» **GOAL OF THE EXERCISE**
Quote exactly the lines spanning from the top of the data below to the line that contains "STROKE = 6.0", including both.

» **DATA PROVIDED**
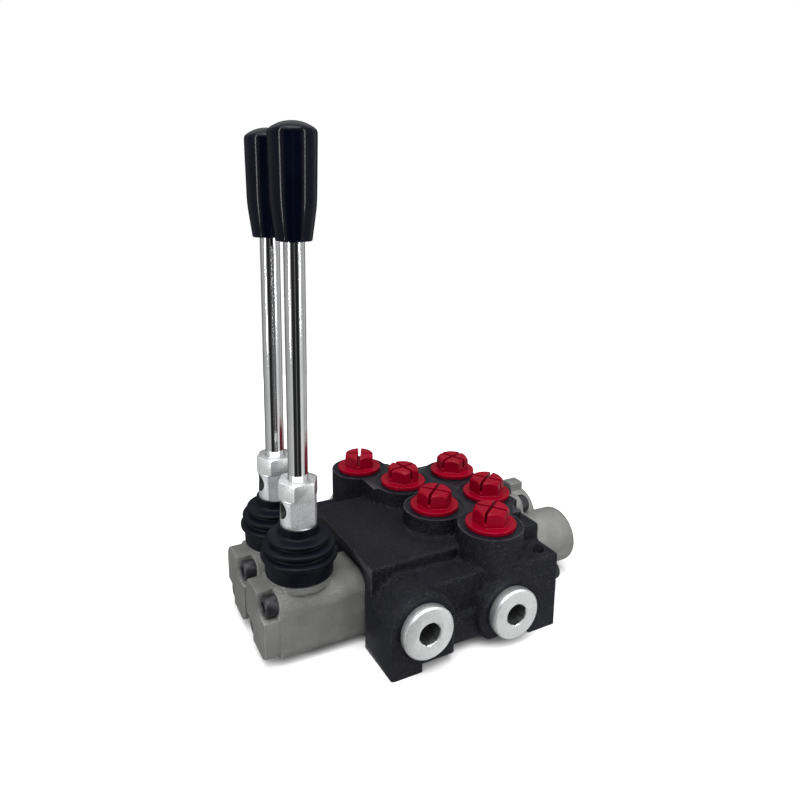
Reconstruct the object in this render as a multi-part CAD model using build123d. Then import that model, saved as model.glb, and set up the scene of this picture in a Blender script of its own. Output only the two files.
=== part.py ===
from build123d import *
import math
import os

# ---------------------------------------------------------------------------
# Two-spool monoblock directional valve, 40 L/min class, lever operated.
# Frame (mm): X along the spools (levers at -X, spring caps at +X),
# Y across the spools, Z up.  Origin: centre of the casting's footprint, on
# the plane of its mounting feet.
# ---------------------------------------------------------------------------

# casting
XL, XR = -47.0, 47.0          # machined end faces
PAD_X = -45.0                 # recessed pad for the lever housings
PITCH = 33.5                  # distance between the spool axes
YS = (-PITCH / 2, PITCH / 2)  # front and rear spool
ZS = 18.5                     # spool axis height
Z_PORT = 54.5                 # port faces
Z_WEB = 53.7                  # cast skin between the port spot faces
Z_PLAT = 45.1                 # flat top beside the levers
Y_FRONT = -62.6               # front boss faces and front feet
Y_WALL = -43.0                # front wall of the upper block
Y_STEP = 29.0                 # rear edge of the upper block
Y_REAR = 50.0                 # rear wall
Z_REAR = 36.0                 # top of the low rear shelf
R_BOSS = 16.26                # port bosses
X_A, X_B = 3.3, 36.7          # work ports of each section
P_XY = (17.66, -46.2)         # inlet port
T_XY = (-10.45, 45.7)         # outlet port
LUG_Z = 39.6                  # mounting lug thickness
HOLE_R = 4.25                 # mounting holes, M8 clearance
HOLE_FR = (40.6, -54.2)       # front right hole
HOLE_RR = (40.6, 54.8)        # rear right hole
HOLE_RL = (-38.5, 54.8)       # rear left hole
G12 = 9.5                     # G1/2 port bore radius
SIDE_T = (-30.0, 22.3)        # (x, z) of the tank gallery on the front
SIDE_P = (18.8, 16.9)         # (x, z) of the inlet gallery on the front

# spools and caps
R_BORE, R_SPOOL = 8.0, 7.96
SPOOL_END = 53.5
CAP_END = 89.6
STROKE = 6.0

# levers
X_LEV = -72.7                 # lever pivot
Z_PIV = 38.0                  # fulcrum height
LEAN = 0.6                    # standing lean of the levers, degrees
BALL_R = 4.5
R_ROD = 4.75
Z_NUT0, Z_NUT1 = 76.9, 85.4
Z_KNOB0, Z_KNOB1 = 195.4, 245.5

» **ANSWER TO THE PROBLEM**
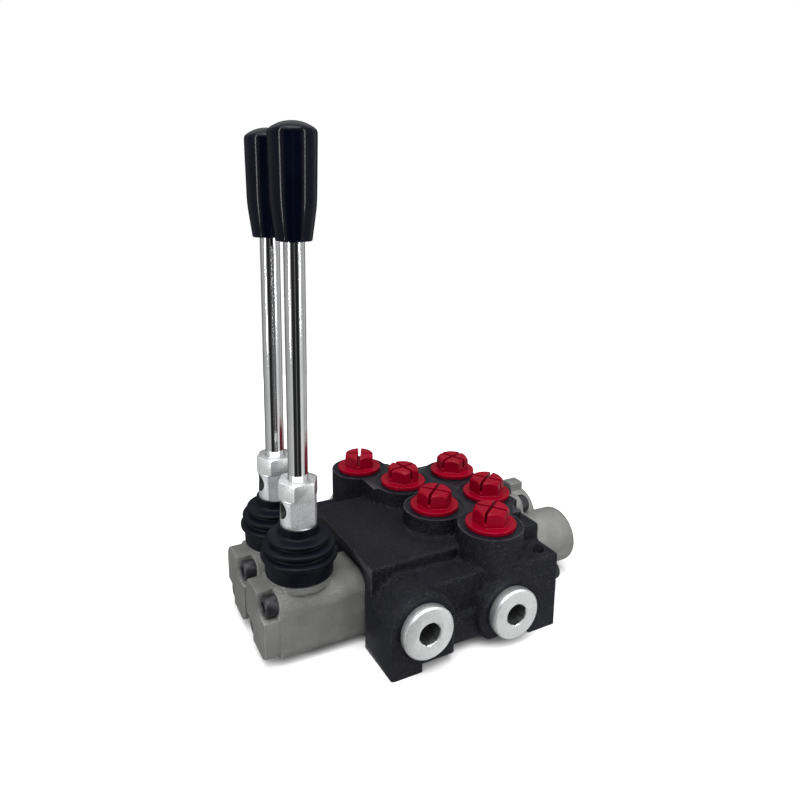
Reconstruct the object in this render as a multi-part CAD model using build123d. Then import that model, saved as model.glb, and set up the scene of this picture in a Blender script of its own. Output only the two files.
=== part.py ===
from build123d import *
import math
import os

# ---------------------------------------------------------------------------
# Two-spool monoblock directional valve, 40 L/min class, lever operated.
# Frame (mm): X along the spools (levers at -X, spring caps at +X),
# Y across the spools, Z up.  Origin: centre of the casting's footprint, on
# the plane of its mounting feet.
# ---------------------------------------------------------------------------

# casting
XL, XR = -47.0, 47.0          # machined end faces
PAD_X = -45.0                 # recessed pad for the lever housings
PITCH = 33.5                  # distance between the spool axes
YS = (-PITCH / 2, PITCH / 2)  # front and rear spool
ZS = 18.5                     # spool axis height
Z_PORT = 54.5                 # port faces
Z_WEB = 53.7                  # cast skin between the port spot faces
Z_PLAT = 45.1                 # flat top beside the levers
Y_FRONT = -62.6               # front boss faces and front feet
Y_WALL = -43.0                # front wall of the upper block
Y_STEP = 29.0                 # rear edge of the upper block
Y_REAR = 50.0                 # rear wall
Z_REAR = 36.0                 # top of the low rear shelf
R_BOSS = 16.26                # port bosses
X_A, X_B = 3.3, 36.7          # work ports of each section
P_XY = (17.66, -46.2)         # inlet port
T_XY = (-10.45, 45.7)         # outlet port
LUG_Z = 39.6                  # mounting lug thickness
HOLE_R = 4.25                 # mounting holes, M8 clearance
HOLE_FR = (40.6, -54.2)       # front right hole
HOLE_RR = (40.6, 54.8)        # rear right hole
HOLE_RL = (-38.5, 54.8)       # rear left hole
G12 = 9.5                     # G1/2 port bore radius
SIDE_T = (-30.0, 22.3)        # (x, z) of the tank gallery on the front
SIDE_P = (18.8, 16.9)         # (x, z) of the inlet gallery on the front

# spools and caps
R_BORE, R_SPOOL = 8.0, 7.96
SPOOL_END = 53.5
CAP_END = 89.6
STROKE = 6.0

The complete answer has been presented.